SUPPLIED DATA
•••••

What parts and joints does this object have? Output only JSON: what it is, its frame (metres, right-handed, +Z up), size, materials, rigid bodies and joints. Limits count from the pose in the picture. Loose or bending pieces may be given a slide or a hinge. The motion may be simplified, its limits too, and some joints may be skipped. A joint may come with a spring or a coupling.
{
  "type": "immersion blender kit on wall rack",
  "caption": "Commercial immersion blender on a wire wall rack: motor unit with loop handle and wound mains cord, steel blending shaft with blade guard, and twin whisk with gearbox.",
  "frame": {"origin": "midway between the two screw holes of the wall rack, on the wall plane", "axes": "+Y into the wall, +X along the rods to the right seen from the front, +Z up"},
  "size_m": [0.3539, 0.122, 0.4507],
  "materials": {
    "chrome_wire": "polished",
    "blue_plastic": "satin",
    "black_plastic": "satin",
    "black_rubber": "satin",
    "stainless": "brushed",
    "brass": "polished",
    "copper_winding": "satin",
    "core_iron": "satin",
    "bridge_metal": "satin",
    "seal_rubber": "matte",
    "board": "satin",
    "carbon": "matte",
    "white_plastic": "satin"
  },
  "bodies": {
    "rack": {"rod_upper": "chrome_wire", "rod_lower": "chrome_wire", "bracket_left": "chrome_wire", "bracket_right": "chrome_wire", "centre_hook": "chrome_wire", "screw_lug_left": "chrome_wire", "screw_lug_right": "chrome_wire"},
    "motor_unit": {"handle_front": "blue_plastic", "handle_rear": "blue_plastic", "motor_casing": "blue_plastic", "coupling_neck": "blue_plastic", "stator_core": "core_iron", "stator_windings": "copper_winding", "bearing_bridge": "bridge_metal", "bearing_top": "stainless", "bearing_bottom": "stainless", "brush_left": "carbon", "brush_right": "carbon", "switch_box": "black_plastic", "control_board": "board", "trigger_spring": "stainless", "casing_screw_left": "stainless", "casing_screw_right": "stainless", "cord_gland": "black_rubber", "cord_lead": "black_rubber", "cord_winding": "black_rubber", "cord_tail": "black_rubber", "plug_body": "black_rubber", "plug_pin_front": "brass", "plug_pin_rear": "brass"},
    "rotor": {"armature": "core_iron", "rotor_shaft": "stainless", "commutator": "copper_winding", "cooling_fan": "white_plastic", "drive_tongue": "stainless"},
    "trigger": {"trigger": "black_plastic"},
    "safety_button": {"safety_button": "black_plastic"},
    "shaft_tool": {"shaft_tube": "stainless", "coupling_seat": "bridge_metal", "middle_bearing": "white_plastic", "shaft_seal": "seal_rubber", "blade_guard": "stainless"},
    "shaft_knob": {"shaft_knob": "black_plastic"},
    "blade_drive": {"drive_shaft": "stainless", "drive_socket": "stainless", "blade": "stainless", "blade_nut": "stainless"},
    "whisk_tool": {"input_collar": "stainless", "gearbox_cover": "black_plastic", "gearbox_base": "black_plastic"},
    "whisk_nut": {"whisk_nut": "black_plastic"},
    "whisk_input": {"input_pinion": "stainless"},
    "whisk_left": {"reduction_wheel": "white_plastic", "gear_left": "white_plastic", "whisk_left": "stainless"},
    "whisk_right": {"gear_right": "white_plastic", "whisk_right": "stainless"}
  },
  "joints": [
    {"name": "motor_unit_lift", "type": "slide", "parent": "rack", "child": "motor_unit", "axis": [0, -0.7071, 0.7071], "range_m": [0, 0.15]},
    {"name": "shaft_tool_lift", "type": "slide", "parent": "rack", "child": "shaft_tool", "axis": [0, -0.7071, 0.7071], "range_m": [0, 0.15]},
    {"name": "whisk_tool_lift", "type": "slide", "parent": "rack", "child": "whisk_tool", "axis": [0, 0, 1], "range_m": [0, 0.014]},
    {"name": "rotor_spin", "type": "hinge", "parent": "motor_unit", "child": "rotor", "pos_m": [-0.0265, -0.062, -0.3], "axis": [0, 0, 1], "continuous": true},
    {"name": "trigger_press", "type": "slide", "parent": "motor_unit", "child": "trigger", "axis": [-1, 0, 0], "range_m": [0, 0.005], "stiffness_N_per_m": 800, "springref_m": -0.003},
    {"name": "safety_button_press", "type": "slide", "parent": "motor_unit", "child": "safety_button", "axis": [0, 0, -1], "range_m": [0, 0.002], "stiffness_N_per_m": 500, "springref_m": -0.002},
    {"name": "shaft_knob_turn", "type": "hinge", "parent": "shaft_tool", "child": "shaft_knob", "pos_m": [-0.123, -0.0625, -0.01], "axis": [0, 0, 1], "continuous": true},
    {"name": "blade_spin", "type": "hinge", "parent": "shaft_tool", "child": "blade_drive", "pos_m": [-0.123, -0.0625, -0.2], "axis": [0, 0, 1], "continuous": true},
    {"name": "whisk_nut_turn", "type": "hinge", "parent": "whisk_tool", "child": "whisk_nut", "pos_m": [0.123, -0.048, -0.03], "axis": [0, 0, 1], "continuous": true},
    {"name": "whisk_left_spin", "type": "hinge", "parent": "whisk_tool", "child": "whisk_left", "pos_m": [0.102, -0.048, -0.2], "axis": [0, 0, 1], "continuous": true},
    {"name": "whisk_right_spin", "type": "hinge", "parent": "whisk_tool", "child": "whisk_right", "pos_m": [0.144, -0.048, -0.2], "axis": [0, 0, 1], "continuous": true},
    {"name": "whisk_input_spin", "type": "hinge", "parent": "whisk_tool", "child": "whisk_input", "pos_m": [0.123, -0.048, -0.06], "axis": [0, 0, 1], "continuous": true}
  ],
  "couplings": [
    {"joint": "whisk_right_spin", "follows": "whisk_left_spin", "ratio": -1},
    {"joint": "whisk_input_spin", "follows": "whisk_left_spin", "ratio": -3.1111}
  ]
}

•••••

WHAT IS NEEDED
Copy each line from the data above that includes "materials".

CORRECT RESULT
What parts and joints does this object have? Output only JSON: what it is, its frame (metres, right-handed, +Z up), size, materials, rigid bodies and joints. Limits count from the pose in the picture. Loose or bending pieces may be given a slide or a hinge. The motion may be simplified, its limits too, and some joints may be skipped. A joint may come with a spring or a coupling.
  "materials": {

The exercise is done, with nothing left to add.